PROVIDED MATERIAL

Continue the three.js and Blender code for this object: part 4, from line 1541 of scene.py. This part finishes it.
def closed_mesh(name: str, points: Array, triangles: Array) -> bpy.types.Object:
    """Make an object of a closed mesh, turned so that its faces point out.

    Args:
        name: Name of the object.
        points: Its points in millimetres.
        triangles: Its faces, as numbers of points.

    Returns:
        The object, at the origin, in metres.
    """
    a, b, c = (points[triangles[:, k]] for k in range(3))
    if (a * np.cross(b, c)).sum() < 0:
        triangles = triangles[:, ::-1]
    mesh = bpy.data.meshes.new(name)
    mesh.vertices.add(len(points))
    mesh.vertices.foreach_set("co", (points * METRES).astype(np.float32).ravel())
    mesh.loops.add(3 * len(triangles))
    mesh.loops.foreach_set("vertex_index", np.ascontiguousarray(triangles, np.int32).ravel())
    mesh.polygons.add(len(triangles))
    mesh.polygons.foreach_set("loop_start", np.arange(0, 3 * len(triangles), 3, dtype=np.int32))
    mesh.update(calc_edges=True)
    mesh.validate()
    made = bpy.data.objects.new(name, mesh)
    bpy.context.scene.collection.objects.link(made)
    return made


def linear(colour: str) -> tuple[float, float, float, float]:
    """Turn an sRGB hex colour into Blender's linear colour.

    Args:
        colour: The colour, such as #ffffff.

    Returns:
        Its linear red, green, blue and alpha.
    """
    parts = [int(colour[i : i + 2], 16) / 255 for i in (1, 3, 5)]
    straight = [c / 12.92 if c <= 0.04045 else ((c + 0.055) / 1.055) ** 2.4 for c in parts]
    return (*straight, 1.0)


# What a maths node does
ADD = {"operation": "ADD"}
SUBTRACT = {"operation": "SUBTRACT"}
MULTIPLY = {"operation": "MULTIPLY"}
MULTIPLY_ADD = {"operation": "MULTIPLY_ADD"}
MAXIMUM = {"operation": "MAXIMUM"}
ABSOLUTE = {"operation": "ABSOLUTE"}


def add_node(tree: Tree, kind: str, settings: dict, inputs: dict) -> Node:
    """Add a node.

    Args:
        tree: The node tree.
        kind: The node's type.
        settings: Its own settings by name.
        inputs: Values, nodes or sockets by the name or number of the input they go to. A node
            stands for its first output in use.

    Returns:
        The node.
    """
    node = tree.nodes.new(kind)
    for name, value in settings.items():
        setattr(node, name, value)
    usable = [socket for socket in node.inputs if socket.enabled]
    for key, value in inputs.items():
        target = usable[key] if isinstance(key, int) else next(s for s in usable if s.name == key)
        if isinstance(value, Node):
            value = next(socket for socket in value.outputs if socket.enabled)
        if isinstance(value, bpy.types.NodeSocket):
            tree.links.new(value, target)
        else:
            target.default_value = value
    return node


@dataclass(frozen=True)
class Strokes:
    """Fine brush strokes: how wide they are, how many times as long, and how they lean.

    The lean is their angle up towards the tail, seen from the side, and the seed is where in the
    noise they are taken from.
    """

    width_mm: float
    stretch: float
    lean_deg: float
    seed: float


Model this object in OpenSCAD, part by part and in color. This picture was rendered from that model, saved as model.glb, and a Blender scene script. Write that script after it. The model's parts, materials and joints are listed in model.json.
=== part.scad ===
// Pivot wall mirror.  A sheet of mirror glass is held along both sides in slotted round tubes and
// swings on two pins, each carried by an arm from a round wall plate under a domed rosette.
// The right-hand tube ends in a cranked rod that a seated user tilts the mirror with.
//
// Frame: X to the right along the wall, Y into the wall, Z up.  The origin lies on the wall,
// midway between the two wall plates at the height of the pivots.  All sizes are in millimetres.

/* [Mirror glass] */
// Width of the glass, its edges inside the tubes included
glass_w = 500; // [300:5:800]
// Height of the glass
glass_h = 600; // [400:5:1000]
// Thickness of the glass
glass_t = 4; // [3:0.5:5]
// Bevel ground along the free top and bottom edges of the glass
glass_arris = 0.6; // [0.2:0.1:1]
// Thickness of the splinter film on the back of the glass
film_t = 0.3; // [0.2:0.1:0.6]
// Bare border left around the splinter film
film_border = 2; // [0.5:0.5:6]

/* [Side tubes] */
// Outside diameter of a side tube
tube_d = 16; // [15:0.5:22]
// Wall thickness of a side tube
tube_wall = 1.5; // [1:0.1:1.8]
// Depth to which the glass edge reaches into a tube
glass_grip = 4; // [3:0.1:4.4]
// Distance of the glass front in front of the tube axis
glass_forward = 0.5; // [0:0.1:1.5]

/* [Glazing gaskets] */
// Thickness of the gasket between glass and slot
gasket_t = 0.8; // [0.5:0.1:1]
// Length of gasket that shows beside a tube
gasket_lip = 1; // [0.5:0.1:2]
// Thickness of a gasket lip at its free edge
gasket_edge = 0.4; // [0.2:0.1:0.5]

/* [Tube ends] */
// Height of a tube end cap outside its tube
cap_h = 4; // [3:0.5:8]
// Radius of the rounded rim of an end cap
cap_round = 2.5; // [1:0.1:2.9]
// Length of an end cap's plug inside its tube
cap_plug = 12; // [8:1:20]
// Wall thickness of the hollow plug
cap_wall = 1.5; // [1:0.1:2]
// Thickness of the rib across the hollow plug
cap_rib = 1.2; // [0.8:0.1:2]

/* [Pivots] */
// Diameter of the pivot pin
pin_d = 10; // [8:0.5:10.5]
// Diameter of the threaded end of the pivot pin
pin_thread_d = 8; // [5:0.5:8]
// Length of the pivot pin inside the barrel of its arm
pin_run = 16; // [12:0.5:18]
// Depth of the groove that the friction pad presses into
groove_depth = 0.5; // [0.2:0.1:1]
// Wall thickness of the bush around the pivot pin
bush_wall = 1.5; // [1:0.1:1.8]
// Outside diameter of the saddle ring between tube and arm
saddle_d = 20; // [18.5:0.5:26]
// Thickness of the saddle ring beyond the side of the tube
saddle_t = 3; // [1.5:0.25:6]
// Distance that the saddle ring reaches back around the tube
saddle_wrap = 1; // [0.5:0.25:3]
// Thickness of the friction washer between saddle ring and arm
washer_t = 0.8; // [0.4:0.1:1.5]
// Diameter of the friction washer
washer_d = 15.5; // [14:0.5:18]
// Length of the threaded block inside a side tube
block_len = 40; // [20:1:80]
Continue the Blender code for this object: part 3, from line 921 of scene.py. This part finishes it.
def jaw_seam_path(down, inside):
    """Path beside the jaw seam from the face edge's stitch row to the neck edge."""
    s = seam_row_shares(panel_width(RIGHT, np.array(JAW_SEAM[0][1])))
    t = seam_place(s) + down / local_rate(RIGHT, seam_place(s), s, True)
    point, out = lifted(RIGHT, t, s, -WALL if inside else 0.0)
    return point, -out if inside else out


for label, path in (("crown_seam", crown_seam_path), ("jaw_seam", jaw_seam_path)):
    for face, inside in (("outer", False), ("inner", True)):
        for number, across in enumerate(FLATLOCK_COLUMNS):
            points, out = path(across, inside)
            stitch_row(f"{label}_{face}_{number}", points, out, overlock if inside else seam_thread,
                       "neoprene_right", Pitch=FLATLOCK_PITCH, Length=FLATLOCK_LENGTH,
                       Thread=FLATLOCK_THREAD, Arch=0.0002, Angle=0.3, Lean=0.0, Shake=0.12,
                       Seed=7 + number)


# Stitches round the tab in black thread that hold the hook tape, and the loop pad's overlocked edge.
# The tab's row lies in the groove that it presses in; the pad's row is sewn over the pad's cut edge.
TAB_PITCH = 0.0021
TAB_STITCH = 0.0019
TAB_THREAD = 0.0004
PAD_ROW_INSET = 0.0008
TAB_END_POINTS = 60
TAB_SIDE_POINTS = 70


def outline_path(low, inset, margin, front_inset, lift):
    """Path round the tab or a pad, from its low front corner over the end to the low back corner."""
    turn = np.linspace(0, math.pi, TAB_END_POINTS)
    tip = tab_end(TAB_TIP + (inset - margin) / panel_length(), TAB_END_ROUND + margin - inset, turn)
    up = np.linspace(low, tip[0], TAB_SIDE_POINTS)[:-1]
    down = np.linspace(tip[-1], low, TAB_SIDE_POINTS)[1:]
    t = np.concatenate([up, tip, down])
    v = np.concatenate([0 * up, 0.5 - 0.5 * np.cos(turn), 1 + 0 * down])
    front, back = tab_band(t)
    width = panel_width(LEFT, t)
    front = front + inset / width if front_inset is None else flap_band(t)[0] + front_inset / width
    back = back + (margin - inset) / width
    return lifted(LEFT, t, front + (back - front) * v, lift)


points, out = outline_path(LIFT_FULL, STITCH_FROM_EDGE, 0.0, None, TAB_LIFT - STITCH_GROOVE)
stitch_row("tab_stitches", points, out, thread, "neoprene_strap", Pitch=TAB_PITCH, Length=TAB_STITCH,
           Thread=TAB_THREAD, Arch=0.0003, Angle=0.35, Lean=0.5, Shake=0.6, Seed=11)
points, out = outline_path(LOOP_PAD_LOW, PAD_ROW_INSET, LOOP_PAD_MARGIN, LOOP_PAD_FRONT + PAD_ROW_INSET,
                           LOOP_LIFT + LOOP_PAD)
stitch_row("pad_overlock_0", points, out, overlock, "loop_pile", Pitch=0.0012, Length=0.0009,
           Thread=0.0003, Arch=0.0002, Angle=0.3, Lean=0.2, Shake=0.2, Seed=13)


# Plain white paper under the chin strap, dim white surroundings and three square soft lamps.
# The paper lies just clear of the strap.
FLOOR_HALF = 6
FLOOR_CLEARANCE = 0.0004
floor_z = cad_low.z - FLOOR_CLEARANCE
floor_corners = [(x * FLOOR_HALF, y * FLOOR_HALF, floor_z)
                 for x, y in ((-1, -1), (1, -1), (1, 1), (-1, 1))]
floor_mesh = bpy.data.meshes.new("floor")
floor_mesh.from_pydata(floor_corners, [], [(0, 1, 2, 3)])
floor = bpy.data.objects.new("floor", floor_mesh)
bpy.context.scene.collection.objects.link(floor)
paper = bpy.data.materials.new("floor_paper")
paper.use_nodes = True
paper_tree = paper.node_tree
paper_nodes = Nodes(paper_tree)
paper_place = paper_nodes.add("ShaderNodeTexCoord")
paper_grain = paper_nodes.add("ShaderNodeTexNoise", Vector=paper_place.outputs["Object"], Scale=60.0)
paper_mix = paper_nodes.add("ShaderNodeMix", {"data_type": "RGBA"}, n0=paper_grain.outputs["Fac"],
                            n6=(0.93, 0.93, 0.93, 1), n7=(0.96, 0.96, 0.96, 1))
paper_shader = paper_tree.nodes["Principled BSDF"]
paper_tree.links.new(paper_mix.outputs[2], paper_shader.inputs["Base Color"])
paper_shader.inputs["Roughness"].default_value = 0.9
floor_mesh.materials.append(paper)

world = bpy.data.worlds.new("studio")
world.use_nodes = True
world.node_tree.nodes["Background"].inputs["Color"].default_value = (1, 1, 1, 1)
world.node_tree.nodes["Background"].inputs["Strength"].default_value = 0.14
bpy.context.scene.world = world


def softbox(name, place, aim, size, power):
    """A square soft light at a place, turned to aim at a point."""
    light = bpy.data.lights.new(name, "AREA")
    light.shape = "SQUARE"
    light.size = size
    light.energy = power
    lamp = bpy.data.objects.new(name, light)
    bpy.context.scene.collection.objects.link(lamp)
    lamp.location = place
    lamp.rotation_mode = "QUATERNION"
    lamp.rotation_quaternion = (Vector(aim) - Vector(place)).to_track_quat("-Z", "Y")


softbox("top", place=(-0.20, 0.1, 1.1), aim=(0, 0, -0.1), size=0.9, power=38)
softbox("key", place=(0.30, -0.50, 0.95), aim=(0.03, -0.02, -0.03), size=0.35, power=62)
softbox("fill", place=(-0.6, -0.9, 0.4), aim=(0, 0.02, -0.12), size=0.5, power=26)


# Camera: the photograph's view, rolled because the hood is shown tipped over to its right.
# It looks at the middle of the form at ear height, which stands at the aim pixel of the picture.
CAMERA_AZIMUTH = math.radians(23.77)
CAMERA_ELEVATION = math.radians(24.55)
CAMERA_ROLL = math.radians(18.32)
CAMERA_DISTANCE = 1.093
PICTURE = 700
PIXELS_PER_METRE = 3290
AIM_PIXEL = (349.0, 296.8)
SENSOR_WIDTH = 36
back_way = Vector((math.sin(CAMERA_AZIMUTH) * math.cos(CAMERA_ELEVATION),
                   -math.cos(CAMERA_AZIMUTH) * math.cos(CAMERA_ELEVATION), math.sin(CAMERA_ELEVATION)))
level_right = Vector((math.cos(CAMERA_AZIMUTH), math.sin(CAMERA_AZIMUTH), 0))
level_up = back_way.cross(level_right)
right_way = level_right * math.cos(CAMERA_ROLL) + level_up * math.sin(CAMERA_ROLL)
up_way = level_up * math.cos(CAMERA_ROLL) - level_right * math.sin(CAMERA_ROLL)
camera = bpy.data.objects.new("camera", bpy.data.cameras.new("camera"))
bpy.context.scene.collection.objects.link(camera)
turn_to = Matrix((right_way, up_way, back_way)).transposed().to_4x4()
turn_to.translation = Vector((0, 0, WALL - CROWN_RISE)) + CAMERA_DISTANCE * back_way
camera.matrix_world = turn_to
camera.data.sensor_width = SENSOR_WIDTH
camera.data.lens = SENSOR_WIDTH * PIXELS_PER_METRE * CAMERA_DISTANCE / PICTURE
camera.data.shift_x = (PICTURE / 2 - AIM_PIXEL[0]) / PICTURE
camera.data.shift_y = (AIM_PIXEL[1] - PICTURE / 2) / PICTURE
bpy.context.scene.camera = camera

WHAT YOU NEED TO DO
Begin at the line that has "Continue the Blender", stop after the line that has "TAB_SIDE_POINTS = 70", and repeat exactly those lines, nothing more.

ANSWER TO THE PROBLEM
Continue the Blender code for this object: part 3, from line 921 of scene.py. This part finishes it.
def jaw_seam_path(down, inside):
    """Path beside the jaw seam from the face edge's stitch row to the neck edge."""
    s = seam_row_shares(panel_width(RIGHT, np.array(JAW_SEAM[0][1])))
    t = seam_place(s) + down / local_rate(RIGHT, seam_place(s), s, True)
    point, out = lifted(RIGHT, t, s, -WALL if inside else 0.0)
    return point, -out if inside else out


for label, path in (("crown_seam", crown_seam_path), ("jaw_seam", jaw_seam_path)):
    for face, inside in (("outer", False), ("inner", True)):
        for number, across in enumerate(FLATLOCK_COLUMNS):
            points, out = path(across, inside)
            stitch_row(f"{label}_{face}_{number}", points, out, overlock if inside else seam_thread,
                       "neoprene_right", Pitch=FLATLOCK_PITCH, Length=FLATLOCK_LENGTH,
                       Thread=FLATLOCK_THREAD, Arch=0.0002, Angle=0.3, Lean=0.0, Shake=0.12,
                       Seed=7 + number)


# Stitches round the tab in black thread that hold the hook tape, and the loop pad's overlocked edge.
# The tab's row lies in the groove that it presses in; the pad's row is sewn over the pad's cut edge.
TAB_PITCH = 0.0021
TAB_STITCH = 0.0019
TAB_THREAD = 0.0004
PAD_ROW_INSET = 0.0008
TAB_END_POINTS = 60
TAB_SIDE_POINTS = 70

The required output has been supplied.